Legalizing therapeutic homicide and assisted suicide

A tour of Carter v. Canada

Carter v. Canada (Attorney General) 2012 BCSC 886. Supreme Court of British Columbia, 15 June, 2012. Vancouver, British Columbia.


A British Columbia Supreme Court Justice has struck down Canada’s absolute ban on assisted suicide as well as the rule that one cannot legally consent to be murdered. It pertains only to cases of physician-assisted suicide or homicide. She has suspended the ruling for a year to give the government time to decide how to respond, but, in the meantime, has ruled that a physician may help one of the plaintiffs to commit suicide or provide her with therapeutic homicide. The government of Canada has filed notice of appeal.

The trajectory of the trial was determined by the unchallenged fundamental premise that suicide can be a rational and moral act, and that the sole purpose of the law against assisted suicide is to prevent suicides by vulnerable people in moments of weakness, who might be tempted to commit suicide that is not rational and moral. The only issue was whether or not safeguards could be designed to permit legitimate access to assisted suicide, while preventing the vulnerable from accessing it in moments of weakness.

It was not thought reasonable to demand that a system of safeguards be 100% effective. A different standard was required. The standard chosen was the current regime of end-of-life practices, since the outcome of a mistake in this regime (‘death before one’s time’) is the same as the outcome of a mistake in regulating assisted suicide.

Patient safety in end-of-life care is currently ensured by the principle of informed consent, assessment of patient competence, and the use of legal substitute decision-makers for incompetent patients. Since these measures are considered sufficient for the purposes of withholding, withdrawing or refusing treatment, it was decided that they should be sufficient for the regulation of assisted suicide for competent adults. The burden of proof was on the defendant governments to prove that this could not be done. The text of the ruling indicates that they provided evidence of risk, but failed to prove that safeguards cannot be effective.

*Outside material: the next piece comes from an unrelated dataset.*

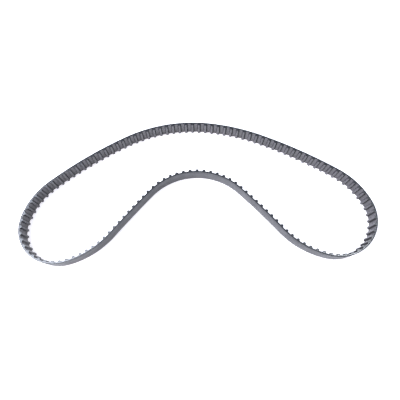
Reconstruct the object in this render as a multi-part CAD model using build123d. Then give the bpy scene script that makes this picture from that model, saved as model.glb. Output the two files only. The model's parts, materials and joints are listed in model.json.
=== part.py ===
"""An endless timing belt, standing on one cut edge in the kidney shape that it takes when nothing holds it.

All sizes are in millimetres. Z = 0 is the surface that the belt stands on, and +Z runs across its width. The
origin is below the middle of the loop's box: +X runs along the loop, and +Y from the hollow front run to the
back run. Teeth point into the loop.

The belt is four bonded layers, from the outside in: a rubber backing, glass-fibre tension cords that lie in
it at the pitch line, rubber tooth cores, and a thin woven facing over teeth and lands. It bends at the pitch
line. It is made here as spans that are hinged there, so that the loop can open out and fold in.

Offsets are measured from the pitch line, and are positive away from the loop's inside. Stations are lengths
along the pitch line, counter-clockwise seen from above, from the left end of the front crown.
"""

from build123d import *
from math import cos, pi, radians, sin, tan
import os

import numpy as np

# The loop
PITCH = 5.08
TEETH = 129
PITCH_LENGTH = PITCH * TEETH
WIDTH = 12.0

# The section across a tooth
BELT_THICKNESS = 2.3
TOOTH_HEIGHT = 1.27
TOOTH_ROOT_WIDTH = 2.57
FLANK_ANGLE = radians(25)
TOOTH_ROOT_RADIUS = 0.38
TOOTH_TIP_RADIUS = 0.38
LAND_DEPTH = 0.254  # from the pitch line in to the land between two teeth
FACING_THICKNESS = 0.09

# The tension cords
CORD_COUNT = 14
CORD_SPACING = 0.8
CORD_RADIUS = 0.125
CORD_CHANNEL_RADIUS = 0.135

# The relaxed shape is a ring of tangent arcs: (name, length, turn in degrees), where a turn to the left is
# positive. A length of None follows from the loop closing on itself with its whole pitch length.
ARCS = [
    ("front_crown", None, -91),
    ("right_flank", 43, -5),
    ("right_foot", 39, 36),
    ("right_lobe", 63, 127),
    ("right_shoulder", 33, 34),
    ("right_back", None, 10),
    ("right_crown", 41, 15),
    ("left_crown", 66, 34),
    ("left_back", None, 12),
    ("left_shoulder", 32, 35),
    ("left_lobe", 56, 122),
    ("left_foot", 38, 34),
    ("left_flank", 42, -3),
]
START_HEADING = radians(47.6)

# The spans: the first has one tooth less, and lies across the front crown
SPANS = 13
TEETH_IN_FIRST_SPAN = 9
TEETH_IN_SPAN = 10
FIRST_SPAN_STATION = 16.0
END_CLEARANCE = 0.05  # from a span's end to the hinge line
END_RELIEF = radians(12)  # each end face leans back by this angle, inside and outside the pitch line

BACK_OFFSET = BELT_THICKNESS - TOOTH_HEIGHT - LAND_DEPTH
LAND_OFFSET = -LAND_DEPTH
BOND_OFFSET = LAND_OFFSET + FACING_THICKNESS  # where the facing is bonded to the backing


def closed_lengths(turns):
    """The arcs' lengths. The open ones solve three equations: no gap in X, none in Y, and the pitch length."""
    starts = START_HEADING + np.concatenate(([0], np.cumsum(turns)[:-1]))
    chord = np.sinc(turns / (2 * pi))  # chord of an arc, as a part of its length
    middle = starts + turns / 2
    rows = np.array([chord * np.cos(middle), chord * np.sin(middle), np.ones(len(turns))])
    lengths = np.array([length or 0.0 for _, length, _ in ARCS])
    missing = [i for i, (_, length, _) in enumerate(ARCS) if length is None]
    target = np.array([0, 0, PITCH_LENGTH])
    lengths[missing] = np.linalg.solve(rows[:, missing], target - rows @ lengths)
    return lengths


class PitchLine:
    """The closed line along which the belt neither stretches nor shortens when it bends."""

    def __init__(self):
        turns = np.radians([turn for _, _, turn in ARCS])
        lengths = closed_lengths(turns)
        self.ends = np.cumsum(lengths)
        self.starts = self.ends - lengths
        self.curvatures = turns / lengths
        self.headings = START_HEADING + np.cumsum(turns) - turns
        self.corners = [(0.0, 0.0)]
        for end in self.ends[:-1]:
            self.corners.append(self.on_arc(len(self.corners) - 1, end)[:2])
        self.shift = (0.0, 0.0)

    def on_arc(self, arc, station):
        """X, Y and heading at a station of one arc."""
        x, y = self.corners[arc]
        heading = self.headings[arc]
        curvature = self.curvatures[arc]
        ahead = heading + curvature * (station - self.starts[arc])
        return (
            x + (sin(ahead) - sin(heading)) / curvature,
            y - (cos(ahead) - cos(heading)) / curvature,
            ahead,
        )

    def place(self, station):
        """X, Y and heading at any station, counted on past the start if need be."""
        station = station % PITCH_LENGTH
        arc = min(int(np.searchsorted(self.ends, station, side="right")), len(ARCS) - 1)
        x, y, heading = self.on_arc(arc, station)
        return x + self.shift[0], y + self.shift[1], heading

    def point(self, station, offset=0.0):
        """The point at an offset from the pitch line."""
        x, y, heading = self.place(station)
        return Vector(x + offset * sin(heading), y - offset * cos(heading))

    def centre_on_origin(self):
        """Move the loop so that the middle of its box is at X = 0, Y = 0."""
        steps = 5000
        places = np.array([self.place(PITCH_LENGTH * i / steps)[:2] for i in range(steps)])
        self.shift = tuple(-(places.min(axis=0) + places.max(axis=0)) / 2)

    def run(self, start, end, offset=0.0):
        """The edges from one station to another at an offset: an arc for each arc of the pitch line."""
        laps = [self.ends + lap * PITCH_LENGTH for lap in (-1, 0, 1)]
        breaks = [station for station in np.concatenate(laps) if start + 0.01 < station < end - 0.01]
        stations = [start] + breaks + [end]
        edges = []
        for a, b in zip(stations, stations[1:]):
            ends = self.point(a, offset), self.point(b, offset)
            edges.append(Edge.make_three_point_arc(ends[0], self.point((a + b) / 2, offset), ends[1]))
        return edges


line = PitchLine()
line.centre_on_origin()


def end_setback(offset):
    """How far back from the hinge line a span ends at an offset, so that it clears its neighbour as it bends."""
    return END_CLEARANCE + abs(offset) * tan(END_RELIEF)


def ribbon(start, end, outer, inner):
    """The plan of one layer of a span, between two offsets, with an end that comes to a ridge at the pitch line."""
    across = [outer, 0.0, inner] if inner < 0.0 < outer else [outer, inner]
    near = [line.point(start + end_setback(offset), offset) for offset in across]
    far = [line.point(end - end_setback(offset), offset) for offset in across]
    edges = line.run(start + end_setback(outer), end - end_setback(outer), outer)
    edges += line.run(start + end_setback(inner), end - end_setback(inner), inner)
    for side in (near, far):
        edges += [Edge.make_line(a, b) for a, b in zip(side, side[1:])]
    return Face(Wire.combine(edges)[0])


def tooth_plan(station, skin):
    """The plan of one tooth at a station, with a skin of some thickness taken off its land, flanks and tip."""
    land = LAND_DEPTH - skin
    tip = LAND_DEPTH + TOOTH_HEIGHT - skin
    floor = LAND_DEPTH / 2
    slope = tan(FLANK_ANGLE)
    root_half = TOOTH_ROOT_WIDTH / 2 + skin * slope - skin / cos(FLANK_ANGLE)
    tip_half = root_half - (tip - land) * slope
    foot_half = root_half + TOOTH_ROOT_RADIUS
    half = [(foot_half, floor), (foot_half, land), (root_half, land), (tip_half, tip)]
    outline = half + [(-x, y) for x, y in reversed(half)]
    plan = make_face(Polyline(*outline, close=True))
    at_tip = plan.vertices().filter_by(lambda v: abs(v.Y - tip) < 1e-6)
    plan = fillet(at_tip, TOOTH_TIP_RADIUS - skin)
    at_root = plan.vertices().filter_by(lambda v: abs(v.Y - land) < 1e-6 and abs(v.X) < foot_half - 0.01)
    plan = fillet(at_root, TOOTH_ROOT_RADIUS + skin)
    x, y, heading = line.place(station)
    return Plane(origin=(x, y, 0), x_dir=(cos(heading), sin(heading), 0), z_dir=(0, 0, 1)) * plan


def strand(start, end, radius, height):
    """A round strand along the pitch line at some height above the lower edge."""
    path = Wire(line.run(start, end))
    x, y, heading = line.place(start)
    section = Plane(origin=(x, y, 0), z_dir=(cos(heading), sin(heading), 0)) * Circle(radius)
    return Pos(0, 0, height) * sweep(section, path=path)


def cord_heights():
    """The heights of the cords, which are spread evenly about the middle of the width."""
    lowest = (WIDTH - CORD_SPACING * (CORD_COUNT - 1)) / 2
    return [lowest + CORD_SPACING * i for i in range(CORD_COUNT)]


def backing(start, end):
    """The rubber backing of a span, with a channel for each cord."""
    blank = extrude(ribbon(start, end, BACK_OFFSET, BOND_OFFSET), WIDTH, dir=(0, 0, 1))
    channel = strand(start - 0.5, end + 0.5, CORD_CHANNEL_RADIUS, 0)
    return blank - [Pos(0, 0, height) * channel for height in cord_heights()]


def tension_cords(start, end):
    """The cords of a span, side by side in their channels."""
    setback = end_setback(CORD_CHANNEL_RADIUS)
    cord = strand(start + setback, end - setback, CORD_RADIUS, 0)
    return Compound([Pos(0, 0, height) * cord.solid() for height in cord_heights()])


def tooth_cores(start, end, stations):
    """The rubber inside each tooth of a span, down to the backing."""
    below = ribbon(start, end, BACK_OFFSET, BOND_OFFSET)
    cores = [tooth_plan(station, FACING_THICKNESS) - below for station in stations]
    return Compound([extrude(core, WIDTH, dir=(0, 0, 1)).solid() for core in cores])


def tooth_facing(start, end, stations):
    """The woven skin of a span, over its lands and around its teeth."""
    land = ribbon(start, end, BOND_OFFSET, LAND_OFFSET)
    below = ribbon(start, end, BACK_OFFSET, BOND_OFFSET)
    outside = Sketch() + [land] + [tooth_plan(station, 0.0) for station in stations]
    inside = [tooth_plan(station, FACING_THICKNESS) for station in stations]
    return extrude(outside - [below] - inside, WIDTH, dir=(0, 0, 1))


def spans():
    """Number, first station, last station and tooth stations of each span."""
    start = FIRST_SPAN_STATION
    for number in range(1, SPANS + 1):
        teeth = TEETH_IN_FIRST_SPAN if number == 1 else TEETH_IN_SPAN
        stations = [start + (i + 0.5) * PITCH for i in range(teeth)]
        yield number, start, start + teeth * PITCH, stations
        start += teeth * PITCH


os.makedirs("parts", exist_ok=True)
for number, start, end, stations in spans():
    layers = {
        "backing": backing(start, end),
        "tension_cords": tension_cords(start, end),
        "tooth_cores": tooth_cores(start, end, stations),
        "tooth_facing": tooth_facing(start, end, stations),
    }
    for name, layer in layers.items():
        export_step(layer, f"parts/{name}_{number:02d}.step")
    hinge = line.point(start)
    print(f"span {number:2d}: {len(stations)} teeth, hinge at X {hinge.X:.4f} Y {hinge.Y:.4f}")
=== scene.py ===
"""The looks of the timing belt: its four layers as continuous pieces that run from span to span."""

import json
import math

import bmesh
import bpy
import numpy as np
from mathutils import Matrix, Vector

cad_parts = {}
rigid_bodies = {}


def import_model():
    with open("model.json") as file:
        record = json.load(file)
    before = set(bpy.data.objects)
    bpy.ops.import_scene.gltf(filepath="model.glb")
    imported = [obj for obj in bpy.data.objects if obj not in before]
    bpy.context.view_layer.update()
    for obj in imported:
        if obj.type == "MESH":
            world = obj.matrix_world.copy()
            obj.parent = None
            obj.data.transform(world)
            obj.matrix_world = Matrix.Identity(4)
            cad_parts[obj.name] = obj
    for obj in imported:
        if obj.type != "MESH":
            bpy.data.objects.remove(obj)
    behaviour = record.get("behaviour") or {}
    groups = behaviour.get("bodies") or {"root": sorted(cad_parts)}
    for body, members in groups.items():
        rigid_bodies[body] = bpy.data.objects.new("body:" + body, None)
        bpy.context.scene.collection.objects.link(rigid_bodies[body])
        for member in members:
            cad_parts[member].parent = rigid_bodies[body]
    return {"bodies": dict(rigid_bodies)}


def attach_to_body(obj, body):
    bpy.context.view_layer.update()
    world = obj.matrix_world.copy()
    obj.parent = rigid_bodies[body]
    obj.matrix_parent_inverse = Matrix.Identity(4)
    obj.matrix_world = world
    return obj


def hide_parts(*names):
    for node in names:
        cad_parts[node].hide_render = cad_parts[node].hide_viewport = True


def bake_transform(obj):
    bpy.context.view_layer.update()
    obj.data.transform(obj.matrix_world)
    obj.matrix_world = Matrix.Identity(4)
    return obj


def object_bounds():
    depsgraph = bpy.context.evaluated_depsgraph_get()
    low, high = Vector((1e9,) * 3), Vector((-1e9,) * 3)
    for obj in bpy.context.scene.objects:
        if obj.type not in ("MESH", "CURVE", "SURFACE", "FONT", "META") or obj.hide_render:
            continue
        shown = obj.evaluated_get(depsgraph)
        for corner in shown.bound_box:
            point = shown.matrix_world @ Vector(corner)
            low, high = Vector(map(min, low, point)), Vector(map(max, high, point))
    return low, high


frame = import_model()
cad_low, cad_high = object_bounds()

MM = 0.001

# The loop, as the design has it
PITCH = 5.08 * MM
TEETH_IN_FIRST_SPAN = 9
TEETH_IN_SPAN = 10
SPANS = len(frame["bodies"])
TEETH = TEETH_IN_FIRST_SPAN + TEETH_IN_SPAN * (SPANS - 1)
PITCH_LENGTH = PITCH * TEETH
FIRST_SPAN_STATION = 16.0 * MM
START_HEADING = math.radians(47.6)
ARCS = [  # length in mm, or None where it follows from the loop closing, and turn in degrees
    (None, -91),
    (43, -5),
    (39, 36),
    (63, 127),
    (33, 34),
    (None, 10),
    (41, 15),
    (66, 34),
    (None, 12),
    (32, 35),
    (56, 122),
    (38, 34),
    (42, -3),
]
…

Madam Justice Smith does not rely on any part of the ethical discussion in Part VII of the ruling in reaching her conclusion about the constitutional validity of the law against assisted suicide. The discussion of ethics in Part VII is a judicial soliloquy that is likely to capture the attention of readers, but it is likely to distract them from the pith and core of the judgement and contribute to rather than minimize confusion and controversy.

In legal argument, keeping prudent silence about morality, philosophy or religion does not produce a morally neutral judicial forum. It simply allows dominant moral or philosophical beliefs to set the parameters for argument and adjudication. However, in the case of conscientious objection to participation in assisted suicide or therapeutic homicide, an appeal to freedom of conscience or religion must make direct reference to the beliefs of the objector about the moral nature of the act to which he objects.